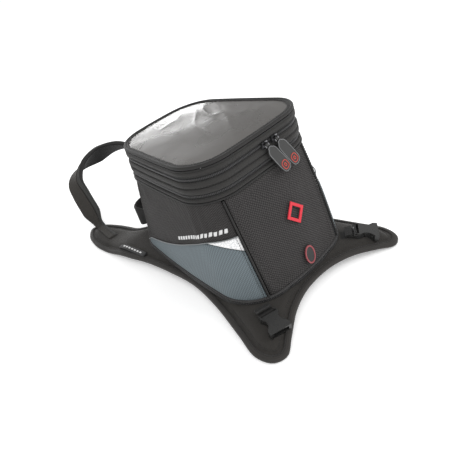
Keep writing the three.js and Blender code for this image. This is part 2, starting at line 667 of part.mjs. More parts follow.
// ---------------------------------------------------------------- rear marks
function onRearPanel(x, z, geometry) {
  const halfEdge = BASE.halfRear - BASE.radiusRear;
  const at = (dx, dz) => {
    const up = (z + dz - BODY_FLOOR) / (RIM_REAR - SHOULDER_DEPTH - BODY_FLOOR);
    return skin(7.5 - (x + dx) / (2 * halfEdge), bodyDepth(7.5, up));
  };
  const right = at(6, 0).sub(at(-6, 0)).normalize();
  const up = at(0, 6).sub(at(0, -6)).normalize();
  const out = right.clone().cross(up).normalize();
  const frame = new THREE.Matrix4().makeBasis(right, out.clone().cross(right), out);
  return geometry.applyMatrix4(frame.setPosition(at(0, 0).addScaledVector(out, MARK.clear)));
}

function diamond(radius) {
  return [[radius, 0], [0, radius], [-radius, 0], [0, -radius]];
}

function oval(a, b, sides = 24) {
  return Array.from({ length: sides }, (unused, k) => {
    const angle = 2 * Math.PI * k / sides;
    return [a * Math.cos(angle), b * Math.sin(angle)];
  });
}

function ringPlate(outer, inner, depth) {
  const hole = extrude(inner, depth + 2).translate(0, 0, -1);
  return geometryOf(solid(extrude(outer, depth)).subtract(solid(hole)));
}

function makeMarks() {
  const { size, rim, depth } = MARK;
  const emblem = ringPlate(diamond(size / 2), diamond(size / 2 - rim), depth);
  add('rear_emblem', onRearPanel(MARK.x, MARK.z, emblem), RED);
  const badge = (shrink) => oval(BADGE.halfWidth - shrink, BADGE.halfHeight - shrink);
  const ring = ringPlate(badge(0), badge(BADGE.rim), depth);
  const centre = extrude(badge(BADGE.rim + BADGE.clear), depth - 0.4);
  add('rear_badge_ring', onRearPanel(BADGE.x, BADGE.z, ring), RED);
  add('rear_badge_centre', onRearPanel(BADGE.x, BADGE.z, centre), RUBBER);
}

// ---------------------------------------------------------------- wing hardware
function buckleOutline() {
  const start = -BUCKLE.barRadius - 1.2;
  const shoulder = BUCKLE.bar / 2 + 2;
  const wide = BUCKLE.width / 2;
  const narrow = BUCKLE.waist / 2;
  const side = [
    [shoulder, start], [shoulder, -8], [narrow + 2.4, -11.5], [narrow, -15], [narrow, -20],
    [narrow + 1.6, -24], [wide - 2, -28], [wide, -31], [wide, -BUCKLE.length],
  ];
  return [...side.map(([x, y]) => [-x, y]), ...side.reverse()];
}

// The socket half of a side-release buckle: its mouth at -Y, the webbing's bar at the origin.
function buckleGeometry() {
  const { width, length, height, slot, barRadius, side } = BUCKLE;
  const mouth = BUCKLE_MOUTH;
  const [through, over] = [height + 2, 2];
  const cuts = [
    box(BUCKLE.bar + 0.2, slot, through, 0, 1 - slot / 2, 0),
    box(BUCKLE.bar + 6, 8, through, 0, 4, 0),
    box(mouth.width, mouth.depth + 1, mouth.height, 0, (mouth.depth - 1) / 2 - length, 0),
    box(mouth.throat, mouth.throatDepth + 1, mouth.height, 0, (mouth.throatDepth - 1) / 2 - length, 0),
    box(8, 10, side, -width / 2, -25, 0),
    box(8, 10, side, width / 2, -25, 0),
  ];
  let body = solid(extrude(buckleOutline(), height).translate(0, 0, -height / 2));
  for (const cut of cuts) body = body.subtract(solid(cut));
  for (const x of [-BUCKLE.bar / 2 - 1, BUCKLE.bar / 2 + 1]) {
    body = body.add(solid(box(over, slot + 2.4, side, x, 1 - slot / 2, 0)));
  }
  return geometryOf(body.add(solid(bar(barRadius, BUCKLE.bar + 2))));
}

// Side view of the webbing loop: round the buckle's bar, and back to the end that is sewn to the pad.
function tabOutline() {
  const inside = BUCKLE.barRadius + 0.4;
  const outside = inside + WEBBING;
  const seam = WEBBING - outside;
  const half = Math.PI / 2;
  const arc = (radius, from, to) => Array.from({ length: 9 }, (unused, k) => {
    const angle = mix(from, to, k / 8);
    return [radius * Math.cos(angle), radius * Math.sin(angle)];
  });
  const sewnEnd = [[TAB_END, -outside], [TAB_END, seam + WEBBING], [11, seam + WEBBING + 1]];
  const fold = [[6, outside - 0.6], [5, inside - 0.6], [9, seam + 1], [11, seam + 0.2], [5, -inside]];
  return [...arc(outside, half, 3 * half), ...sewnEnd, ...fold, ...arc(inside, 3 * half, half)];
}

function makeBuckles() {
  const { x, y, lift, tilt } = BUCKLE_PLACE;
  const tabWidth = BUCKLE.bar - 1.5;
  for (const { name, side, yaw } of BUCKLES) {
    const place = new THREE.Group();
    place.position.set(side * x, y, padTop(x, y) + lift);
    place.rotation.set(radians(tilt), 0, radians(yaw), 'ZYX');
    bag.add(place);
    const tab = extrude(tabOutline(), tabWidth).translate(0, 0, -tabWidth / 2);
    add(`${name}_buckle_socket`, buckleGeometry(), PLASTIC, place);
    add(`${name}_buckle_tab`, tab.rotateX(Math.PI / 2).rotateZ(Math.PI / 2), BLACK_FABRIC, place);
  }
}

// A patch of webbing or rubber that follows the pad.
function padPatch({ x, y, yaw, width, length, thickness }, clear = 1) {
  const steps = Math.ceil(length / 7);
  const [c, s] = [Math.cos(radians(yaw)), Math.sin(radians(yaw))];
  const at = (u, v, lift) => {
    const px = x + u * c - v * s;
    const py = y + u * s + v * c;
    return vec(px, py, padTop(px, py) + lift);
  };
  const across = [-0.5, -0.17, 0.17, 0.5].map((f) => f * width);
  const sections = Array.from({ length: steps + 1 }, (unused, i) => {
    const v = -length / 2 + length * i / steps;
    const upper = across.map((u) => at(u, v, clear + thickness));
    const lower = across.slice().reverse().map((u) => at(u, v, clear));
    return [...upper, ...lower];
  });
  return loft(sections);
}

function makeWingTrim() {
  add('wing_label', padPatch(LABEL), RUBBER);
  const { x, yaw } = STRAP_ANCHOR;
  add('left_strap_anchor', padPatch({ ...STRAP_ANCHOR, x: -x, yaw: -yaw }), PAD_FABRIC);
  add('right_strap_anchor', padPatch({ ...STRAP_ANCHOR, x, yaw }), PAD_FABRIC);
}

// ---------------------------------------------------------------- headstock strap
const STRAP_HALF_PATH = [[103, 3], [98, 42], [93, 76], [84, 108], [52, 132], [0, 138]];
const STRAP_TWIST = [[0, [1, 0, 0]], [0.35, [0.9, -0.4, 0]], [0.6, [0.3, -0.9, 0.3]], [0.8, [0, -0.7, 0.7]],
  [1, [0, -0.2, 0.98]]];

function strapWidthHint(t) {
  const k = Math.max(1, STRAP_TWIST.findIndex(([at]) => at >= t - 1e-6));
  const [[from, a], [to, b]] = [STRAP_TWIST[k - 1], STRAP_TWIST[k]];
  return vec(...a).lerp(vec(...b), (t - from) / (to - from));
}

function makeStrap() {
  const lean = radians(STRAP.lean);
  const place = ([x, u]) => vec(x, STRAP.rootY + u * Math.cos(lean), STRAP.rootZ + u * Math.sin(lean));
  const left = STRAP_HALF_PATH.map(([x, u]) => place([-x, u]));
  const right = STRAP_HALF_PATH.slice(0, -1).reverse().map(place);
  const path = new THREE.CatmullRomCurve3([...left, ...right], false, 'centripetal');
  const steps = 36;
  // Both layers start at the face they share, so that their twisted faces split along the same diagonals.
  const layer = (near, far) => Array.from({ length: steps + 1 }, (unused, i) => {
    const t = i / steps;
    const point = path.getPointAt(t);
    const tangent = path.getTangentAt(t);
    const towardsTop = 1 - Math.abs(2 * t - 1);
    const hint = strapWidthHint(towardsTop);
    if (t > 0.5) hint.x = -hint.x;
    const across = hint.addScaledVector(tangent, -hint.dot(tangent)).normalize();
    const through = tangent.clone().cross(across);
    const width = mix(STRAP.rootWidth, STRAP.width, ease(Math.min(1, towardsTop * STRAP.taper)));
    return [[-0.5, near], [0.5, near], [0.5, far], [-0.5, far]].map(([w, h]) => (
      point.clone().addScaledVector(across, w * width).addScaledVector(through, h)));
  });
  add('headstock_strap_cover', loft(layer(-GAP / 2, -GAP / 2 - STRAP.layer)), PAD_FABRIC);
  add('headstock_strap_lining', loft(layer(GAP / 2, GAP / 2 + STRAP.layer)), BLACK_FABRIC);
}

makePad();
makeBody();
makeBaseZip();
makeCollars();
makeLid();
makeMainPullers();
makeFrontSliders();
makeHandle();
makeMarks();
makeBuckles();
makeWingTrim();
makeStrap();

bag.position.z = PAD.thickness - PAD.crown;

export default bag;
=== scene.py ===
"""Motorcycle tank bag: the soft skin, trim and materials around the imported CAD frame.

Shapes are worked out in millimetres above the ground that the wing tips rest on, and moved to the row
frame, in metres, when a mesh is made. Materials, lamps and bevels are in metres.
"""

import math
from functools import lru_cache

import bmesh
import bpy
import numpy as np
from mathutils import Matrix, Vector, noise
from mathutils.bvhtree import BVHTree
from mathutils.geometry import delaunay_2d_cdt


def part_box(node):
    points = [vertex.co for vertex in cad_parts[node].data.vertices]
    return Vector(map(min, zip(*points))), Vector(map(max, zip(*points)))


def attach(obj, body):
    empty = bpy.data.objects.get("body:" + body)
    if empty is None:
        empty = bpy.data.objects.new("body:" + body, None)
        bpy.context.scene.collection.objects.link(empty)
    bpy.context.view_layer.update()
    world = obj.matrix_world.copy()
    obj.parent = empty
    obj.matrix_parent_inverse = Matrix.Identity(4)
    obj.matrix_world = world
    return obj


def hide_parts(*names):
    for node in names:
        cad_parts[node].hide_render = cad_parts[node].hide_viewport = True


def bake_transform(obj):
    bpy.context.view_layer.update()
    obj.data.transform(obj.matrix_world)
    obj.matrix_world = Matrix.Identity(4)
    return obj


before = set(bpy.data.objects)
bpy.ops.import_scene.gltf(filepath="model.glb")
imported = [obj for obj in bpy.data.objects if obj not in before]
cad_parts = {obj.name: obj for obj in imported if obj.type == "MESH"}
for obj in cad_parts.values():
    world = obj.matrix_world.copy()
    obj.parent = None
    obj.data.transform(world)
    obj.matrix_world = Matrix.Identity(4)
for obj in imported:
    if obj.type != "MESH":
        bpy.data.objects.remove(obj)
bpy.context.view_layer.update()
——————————
• **Task goal**:
Where a line contains "None", copy that line.

• **Final answer**:
    if empty is None:
        empty = bpy.data.objects.new("body:" + body, None)
    obj.parent = None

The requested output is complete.